We had a GT3040 on the RB31DET powered R32 GTST IP race car, but it was too small so we tried a GT35R and it was OK but we found the T66 was just a bit better. We then put the GT3040 on the black R34 GTT for 6 months or so, it was quicker at the drags but way too hard to drive on the road every day, in traffic and in the wet. So we put the GCG hi flow back on, not as fast, but a great daily driver that sees the strip and the circuit a few times a year.

I'd much rather recommend things that work for us, in circumstances that people ask. If I wanted a drag RB25DET that only got driven on the road occasionally, then a GT30 would be on the list. But that is a pretty narrow number of people compared to the other alternatives.

Horses for courses as they say.

H inasnt, you asked "Y was the GT30 hard to drive on the road?"

It was OK off boost, drove quite nicely actually. It was OK on boost, lots of power (305 rwkw), OK throttle response, not brilliant, but OK. The problem was in the 1,000 rpm transition from no boost to 1.5 bar. It was basically undriveable, in that area from 4,000 rpm to 5,000 rpm, because it went from 80 rwkw to 240 rwkw. The power graph was almost verticle.

So, I would be driving along and want to go a little bit faster, if it was at 4,000 rpm it accelerated like an 80 rwkw car. But at 4,400 rpm it accelerated like a 170 rwkw car. Now that 's a huge difference. Try that in traffic or in the wet? I used to have to constantly watch the tacho and the boost gauge to guess how much throttle to use. Passengers had whiplash.

Everyday going to work in the traffic for an hour each way, it simply wears you out. It got to the stage where I set the shift light at 3,750 rpm and drove it around off boost all the time. What a waste. I only realised how stupid it was when I got into one of the other Skylines with 250 rwkw and I could drive it much faster and with more confidence because it had a linear power delivery.

So I stuck the GCG hi flow back on and used the GT30 on the RB31DET for while until we upgrade that. I guess if you liked that nothing, nothing, bang, type of power delivery then the GT30 on an RB25 would be great. Or if you don't drive in 2 hours of traffic each day. It just doesn't suite me, but it would be very boring if we were all the same.

Hope that helps.

hi guys, im still sorting out my HKS 2530 and thought id throw in my thoughts..

i was either gonna do the high flow option from gcg or the 2530. I went the 2530 as i heard that the highflows were laggier and required more boost for the same power as the HKS. I dont know if this is true, but rumours do steer purchases! Also i wanted the HKS name part under the bonnet!!

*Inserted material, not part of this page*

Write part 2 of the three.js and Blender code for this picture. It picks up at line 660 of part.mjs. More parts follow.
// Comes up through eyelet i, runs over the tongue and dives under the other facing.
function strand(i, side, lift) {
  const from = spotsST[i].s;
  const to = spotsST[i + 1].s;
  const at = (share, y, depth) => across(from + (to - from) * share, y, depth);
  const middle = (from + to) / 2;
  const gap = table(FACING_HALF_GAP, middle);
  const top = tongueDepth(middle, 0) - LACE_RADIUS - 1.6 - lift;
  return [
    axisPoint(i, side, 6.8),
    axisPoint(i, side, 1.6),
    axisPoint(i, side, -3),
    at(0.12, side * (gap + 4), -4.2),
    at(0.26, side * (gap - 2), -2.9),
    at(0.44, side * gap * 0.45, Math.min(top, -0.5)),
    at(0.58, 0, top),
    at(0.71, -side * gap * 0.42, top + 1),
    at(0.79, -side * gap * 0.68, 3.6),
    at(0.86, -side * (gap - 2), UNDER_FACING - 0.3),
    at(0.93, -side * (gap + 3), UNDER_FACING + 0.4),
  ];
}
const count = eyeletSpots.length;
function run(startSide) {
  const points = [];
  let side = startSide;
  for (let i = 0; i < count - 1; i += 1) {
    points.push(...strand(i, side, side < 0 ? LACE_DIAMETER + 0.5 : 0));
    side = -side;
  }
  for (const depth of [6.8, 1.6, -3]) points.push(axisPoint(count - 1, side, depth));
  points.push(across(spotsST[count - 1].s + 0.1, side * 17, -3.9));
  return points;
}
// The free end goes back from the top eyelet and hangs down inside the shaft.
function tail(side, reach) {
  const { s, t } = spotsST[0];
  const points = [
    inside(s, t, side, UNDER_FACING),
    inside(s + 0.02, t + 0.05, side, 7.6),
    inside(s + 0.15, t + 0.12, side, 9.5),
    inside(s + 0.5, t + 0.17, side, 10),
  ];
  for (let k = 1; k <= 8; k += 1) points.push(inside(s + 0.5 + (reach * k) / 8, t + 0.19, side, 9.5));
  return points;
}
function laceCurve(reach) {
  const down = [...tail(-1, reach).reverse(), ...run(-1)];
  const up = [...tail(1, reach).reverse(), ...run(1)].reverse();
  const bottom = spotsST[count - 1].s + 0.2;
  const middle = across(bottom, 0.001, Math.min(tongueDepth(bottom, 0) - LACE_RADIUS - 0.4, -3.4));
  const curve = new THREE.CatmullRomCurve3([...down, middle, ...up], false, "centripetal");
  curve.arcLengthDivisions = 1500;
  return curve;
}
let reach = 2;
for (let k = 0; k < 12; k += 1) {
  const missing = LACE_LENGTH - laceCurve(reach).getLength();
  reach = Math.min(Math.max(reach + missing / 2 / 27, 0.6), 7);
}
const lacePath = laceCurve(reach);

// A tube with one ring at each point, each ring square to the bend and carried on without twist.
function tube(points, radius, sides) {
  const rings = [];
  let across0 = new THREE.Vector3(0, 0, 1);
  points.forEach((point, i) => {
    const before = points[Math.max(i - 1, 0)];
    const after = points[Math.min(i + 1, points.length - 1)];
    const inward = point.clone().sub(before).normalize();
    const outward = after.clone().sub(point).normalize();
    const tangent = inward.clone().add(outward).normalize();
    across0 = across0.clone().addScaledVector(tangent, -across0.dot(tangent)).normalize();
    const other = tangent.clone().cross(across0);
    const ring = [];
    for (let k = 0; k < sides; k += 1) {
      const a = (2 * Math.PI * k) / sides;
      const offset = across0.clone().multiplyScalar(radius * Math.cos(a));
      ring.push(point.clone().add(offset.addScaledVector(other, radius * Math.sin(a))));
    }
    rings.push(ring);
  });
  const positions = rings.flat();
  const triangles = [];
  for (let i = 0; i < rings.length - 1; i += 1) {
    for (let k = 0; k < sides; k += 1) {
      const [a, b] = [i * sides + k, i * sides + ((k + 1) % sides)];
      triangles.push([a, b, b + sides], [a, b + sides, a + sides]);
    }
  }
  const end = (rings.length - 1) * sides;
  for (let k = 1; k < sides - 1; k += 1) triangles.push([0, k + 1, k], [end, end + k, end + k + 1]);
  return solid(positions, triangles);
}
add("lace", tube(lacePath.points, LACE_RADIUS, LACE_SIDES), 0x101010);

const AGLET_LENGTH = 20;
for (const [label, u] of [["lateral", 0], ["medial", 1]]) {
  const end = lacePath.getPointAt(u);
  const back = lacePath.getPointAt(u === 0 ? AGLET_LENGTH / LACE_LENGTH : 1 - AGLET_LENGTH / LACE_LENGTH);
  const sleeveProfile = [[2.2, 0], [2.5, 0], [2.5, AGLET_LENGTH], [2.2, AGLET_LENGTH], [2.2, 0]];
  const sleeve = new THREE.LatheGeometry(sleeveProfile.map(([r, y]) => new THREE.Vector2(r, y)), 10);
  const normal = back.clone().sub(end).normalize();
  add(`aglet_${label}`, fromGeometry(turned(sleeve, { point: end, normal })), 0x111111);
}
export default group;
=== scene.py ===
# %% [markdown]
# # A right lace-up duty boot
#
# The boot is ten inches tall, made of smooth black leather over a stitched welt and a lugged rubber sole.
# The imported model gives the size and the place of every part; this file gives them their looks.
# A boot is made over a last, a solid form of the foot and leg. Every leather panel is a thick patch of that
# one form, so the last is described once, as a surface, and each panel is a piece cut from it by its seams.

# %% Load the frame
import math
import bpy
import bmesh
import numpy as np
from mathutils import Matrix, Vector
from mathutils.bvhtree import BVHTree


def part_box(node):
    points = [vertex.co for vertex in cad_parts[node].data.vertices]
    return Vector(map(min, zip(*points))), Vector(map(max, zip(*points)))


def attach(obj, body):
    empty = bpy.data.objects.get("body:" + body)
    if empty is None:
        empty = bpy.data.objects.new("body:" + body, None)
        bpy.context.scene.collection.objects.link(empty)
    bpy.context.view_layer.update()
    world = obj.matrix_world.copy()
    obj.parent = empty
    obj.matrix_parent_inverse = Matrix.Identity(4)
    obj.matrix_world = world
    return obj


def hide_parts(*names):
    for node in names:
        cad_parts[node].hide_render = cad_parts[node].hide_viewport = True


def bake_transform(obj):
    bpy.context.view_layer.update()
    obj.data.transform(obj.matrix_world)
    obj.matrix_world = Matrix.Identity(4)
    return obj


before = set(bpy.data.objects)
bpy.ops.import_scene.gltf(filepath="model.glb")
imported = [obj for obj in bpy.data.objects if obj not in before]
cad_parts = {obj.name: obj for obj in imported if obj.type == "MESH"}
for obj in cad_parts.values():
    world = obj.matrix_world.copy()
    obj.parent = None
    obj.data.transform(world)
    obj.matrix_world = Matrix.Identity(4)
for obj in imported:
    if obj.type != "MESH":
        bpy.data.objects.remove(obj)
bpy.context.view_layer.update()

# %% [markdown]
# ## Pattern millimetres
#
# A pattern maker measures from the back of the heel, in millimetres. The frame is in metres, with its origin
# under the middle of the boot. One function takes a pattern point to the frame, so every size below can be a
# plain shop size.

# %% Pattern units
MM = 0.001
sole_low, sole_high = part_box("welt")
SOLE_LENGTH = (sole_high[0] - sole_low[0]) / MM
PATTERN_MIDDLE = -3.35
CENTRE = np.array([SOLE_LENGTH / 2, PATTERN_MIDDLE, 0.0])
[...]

Initial tune had 227.5rwkw at 1.2 bar, with the AFM maxing out, and a stock dump pipe.

I whacked on a brand new HKS split dump and brand new z32 AFM, and dropped 3.5rwkw, bringing me to about 224rwkw on the same dyno! I was frustrated, as i expected a good 10rwkw more.

The problem was obvious, the source of the problem wasnt so obvious. The problem was that boost would rise to 1.2 bar, then drop steadily down to 1bar, giving me no hope of a better peak power figure. The problem it now seems, is that the rubber intake tube sucks shut. I dont know why it didnt do it before the dump and AFM, but its doing it now! Waiting to fit a new pipe in between the AFM and the turbo then go back to the dyno.

i dont have torque figures on my dyno printouts but from memory the new dump and afm i picked up something like 50nm extra torque at the wheels. I just have less top end for the time being.

The point of relevance to this thread should probably be that the midrange torque increase from this size turbo is more important than its peak power. At the moment i only have 24rwkw more than i had with the stock turbo, but the car feels twice as quick to drive, even shifting at 6000rpm. Jump back into a 200rwkw stock turbo r33 and it feels like a slug!

go the torque! cant wait to get mine peaking at the top end though.. i will continue my GT2530 Results thread once i get it sorted.

paid 1800$ for my turbo with all accessories needed to fit bar a braided line. Apparently it was only a couple of thousand kms old, had it inspected also. Running std injectors but they peak at 80 odd % on the dyno, and 90 odd % on the street. Yes i need new injectors!

also note that if you are getting an HKS turbo, the stock r33 dump isnt really suitable. There is not enough room for the wastegate (which can pretty much be seen from just looking at a stock dump!), and i had a fair bit of boost fluctuation.

H inasnt, you asked "Y didnt you just run a dual stage EBC so for heavy traffic you could be only running like 0.8 bar boost which would make the power delivery much smoother?"

Wouldn't have helped, it made 230 rwkw at 0.8 bar and it got to that boost at 4,500 rpm. Same problem, 80 rwkw at 4,000 rpm and 160 rwkw at 4,400 rpm. Not enough difference, so I would have had to drop it to 0.5 bar where it made about 190 rwkw. Now that makes no sense, why drive around at 190 rwkw (or 230 rwkw for that matter) when I can change the turbo and drive around at 250 rwkw comfortably.

The problem was not the amount of maximum power, so much as how it was delivered. I simply didn't like it, other people drove the car and loved it, it's a personal choice.

Hi RBhead, R33 gtst standard injectors will have no problems supplying 220 rwkw, as long as it is tuned correctly of course.